A chief difficulty of the makers of the written Polynesian languages was the adjectives. Primitive peoples have not the wealth of these that civilized nations possess, and fine shadings here are often expressed by intonation, grimace, or gesture.
There is no available Tahitian-English lexicon. The London Missionary Society published one before the French seized Tahiti in the forties. It is out of print, and as obsolete as to present-day Tahitian as Dr. Johnson’s once-famous tome is as to English. The only copies are in the hands of the Mormon, Josephite and other English-speaking missionaries in Tahiti, and in the libraries of collectors. It cannot be bought in Tahiti. Monseigneur Tepano Jaussen wrote one in French.
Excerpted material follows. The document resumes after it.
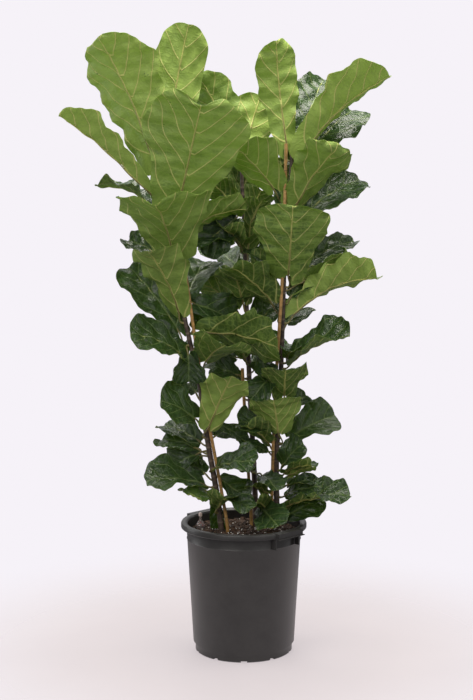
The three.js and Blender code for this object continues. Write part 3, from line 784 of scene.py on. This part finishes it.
def inner_lines(side, at, reach, face, wide, stalk=30, turn=0, lift=15):
    """The lines of a leaf that has no CAD solid, in the same form as leaf_lines.

    at is the height of its foot on the stem, reach goes from there to its tip, wide is its width and
    stalk its stalk's length, in mm. face is the way that its top faces. turn is how far round the stem
    its stalk starts, and lift how steeply it leaves, in degrees."""
    centre, thick = stem_at(side, mix_top - MIX_DIP + at * MM)
    straight = np.array(reach) * MM
    c, s = cos_sin(turn)
    out = unit(straight * [1, 1, 0])
    out = np.array([out[0] * c - out[1] * s, out[0] * s + out[1] * c, 0])
    root, tip = centre + out * (thick + 3.6 * MM), centre + straight
    chord = tip - root
    length, ahead = np.linalg.norm(chord), unit(chord)
    normal = unit(np.array(face) - ahead * np.dot(face, ahead))
    c, s = cos_sin(lift)
    first = root + (ahead * c + normal * s) * length * 0.36
    c, s = cos_sin(INNER_CURL)
    second = tip - (ahead * c - normal * s) * length * 0.36
    t = np.linspace(0, 1, 120)[:, None]
    curve = (1 - t) ** 3 * root + 3 * (1 - t) ** 2 * t * first + 3 * (1 - t) * t * t * second + t**3 * tip
    walked = walked_along(curve)
    begin = stalk * MM / walked[-1]
    wanted = (begin + np.array(BLADE_KNOTS) * (1 - begin)) * walked[-1]
    middle = np.array([[np.interp(w, walked, curve[:, k]) for k in range(3)] for w in wanted])
    tangent = np.gradient(curve, walked, axis=0)
    tangent = unit(np.array([[np.interp(w, walked, tangent[:, k]) for k in range(3)] for w in wanted]))
    up = unit(normal - tangent * (tangent @ normal)[:, None])
    across = np.cross(up, tangent)
    flat_near, rise_near = cos_sin(INNER_FOLD)
    flat_far, rise_far = cos_sin(INNER_FOLD + INNER_CUP)
    half = np.array(BLADE_HALVES)[:, None] * wide / 2 * MM
    back = np.array(BLADE_HANGS)[:, None] * length * (1 - begin)
    near, edge = [], []
    for sign in (1, -1):
        inner = (across * sign * flat_near + up * rise_near) * half * 0.5
        outer = (across * sign * flat_far + up * rise_far) * half * 0.5
        near.append(inner - tangent * back * 0.25)
        edge.append(inner + outer - tangent * back)
    knee = np.array([np.interp(begin * 0.9 * walked[-1], walked, curve[:, k]) for k in range(3)])
    return {
        "root": root,
        "knee": knee,
        "middle": middle,
        "near": near,
        "edge": edge,
        "tip": tip,
    }


# How each leaf differs from the usual: its tone from 0, young, to 1, old, which also paints light and shade
# into its blade, lighter for a brightly lit leaf and darker for a shaded one; the height of its edge's waves
# in mm; where its tip starts to roll, and by how many degrees; and the depth in mm of the notch in it.
LEAF_LOOKS = {
    "leaf_left_01": {"age_and_painted_light": 0.1, "wave": 5},
    "leaf_left_02": {"age_and_painted_light": 0.04, "roll": (0.93, 60)},
    "leaf_left_03": {"age_and_painted_light": 0.0, "wave": 6},
    "leaf_left_05": {"age_and_painted_light": 0.27, "wave": 7, "notch": 38},
    "leaf_left_06": {"age_and_painted_light": 0.35},
    "leaf_left_07": {"age_and_painted_light": 0.3, "wave": 9},
    "leaf_left_09": {"age_and_painted_light": 0.26},
    "leaf_left_15": {"age_and_painted_light": 0.12},
    "leaf_right_01": {"age_and_painted_light": 0.14, "wave": 9},
    "leaf_right_03": {"age_and_painted_light": 0.0, "wave": 5},
    "leaf_right_05": {"age_and_painted_light": 0.28, "wave": 6},
    "leaf_right_06": {"age_and_painted_light": 0.3, "roll": (0.8, 120)},
    "leaf_right_08": {"age_and_painted_light": 0.35, "roll": (0.66, 200)},
    "leaf_right_09": {"age_and_painted_light": 0.42, "notch": 12},
    "leaf_right_11": {"age_and_painted_light": 0.15},
    "leaf_right_14": {"age_and_painted_light": 0.3},
    "leaf_centre_01": {"age_and_painted_light": 0.0, "wave": 6},
    "leaf_centre_02": {"age_and_painted_light": 0.32, "wave": 5},
}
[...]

I have it, dated at Paris, 1898; but so fast is the Tahitian tongue degrading into a bloodless wretched jumble that it, too, is almost archaic.
“A Vocabulary of the Nukahiwa Language; including a Nukahiwa-English Vocabulary and an English-Nukahiwa Vocabulary” was printed in Boston in 1848. No living Nukahiwan, or Marquesan, would understand much of it, as there has been such radical change and degeneracy in the dialect in the seventy years since it was written, and so few Marquesans survive.
The language shows that at one time they did not count beyond four, and the higher numbers were expressed by multiples of four. Afterward they came to five, which they made lima or the fingers of one hand. When the ten or denary system was adopted, the word umi, or whiskers, was chosen to mean ten, or a multitude.
The cardinal numbers are sometimes tiresome. For instance, thirty-one is E tahi tekau me te onohuu me te mea ke e tahi. I once remarked to a Marquesan chief that the Marquesan people said many words to mean a trifle and took a long time to eat their food.
“What else have we to do?” he asked me.